Last week, the Ninth Circuit ruled in Lemmon v. Snap, Inc., No. 20-55295 (May 4 2021), that 47 U.S.C. § 230 (“Section 230”) did not bar a claim of negligent product design against Snap, Inc., reversing and remanding a lower court ruling.

Section 230 protects interactive computer service providers such as Snapchat from being “treated as the publisher or speaker of any information provided by another information content provider,” and historically courts have construed this language broadly to protect such providers from being liable for content posted by third parties on their sites.

The plaintiff-appellants in Lemmon were the parents of teenagers who died in a fatal car accident after one of the teenagers posted content on Snapchat using the app’s “Speed Filter,” which depicts the rate of speed at which a user is traveling.  The plaintiffs alleged that Snapchat knew or should have known that the Speed Filter would create an incentive for users to drive at dangerous speeds.
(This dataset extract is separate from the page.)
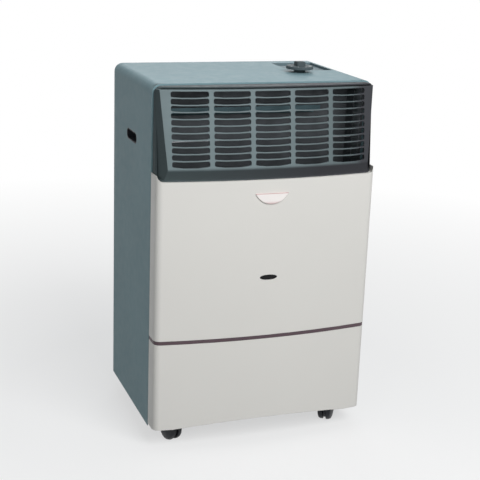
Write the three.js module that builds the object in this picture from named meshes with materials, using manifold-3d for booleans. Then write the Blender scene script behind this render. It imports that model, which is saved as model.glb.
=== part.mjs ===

The lower court held that Section 230 protected Snapchat from liability arising from the conduct of the teenagers, but the Ninth Circuit reversed and remanded, finding that Section 230 was not implicated because the plaintiffs did not seek to hold Snapchat liable as a publisher or speaker; rather, they sought to hold Snapchat liable for negligent product design.  The Ninth Circuit found that the duty to produce a safe product was independent of Snapchat’s role in monitoring or publishing third-party content on its app.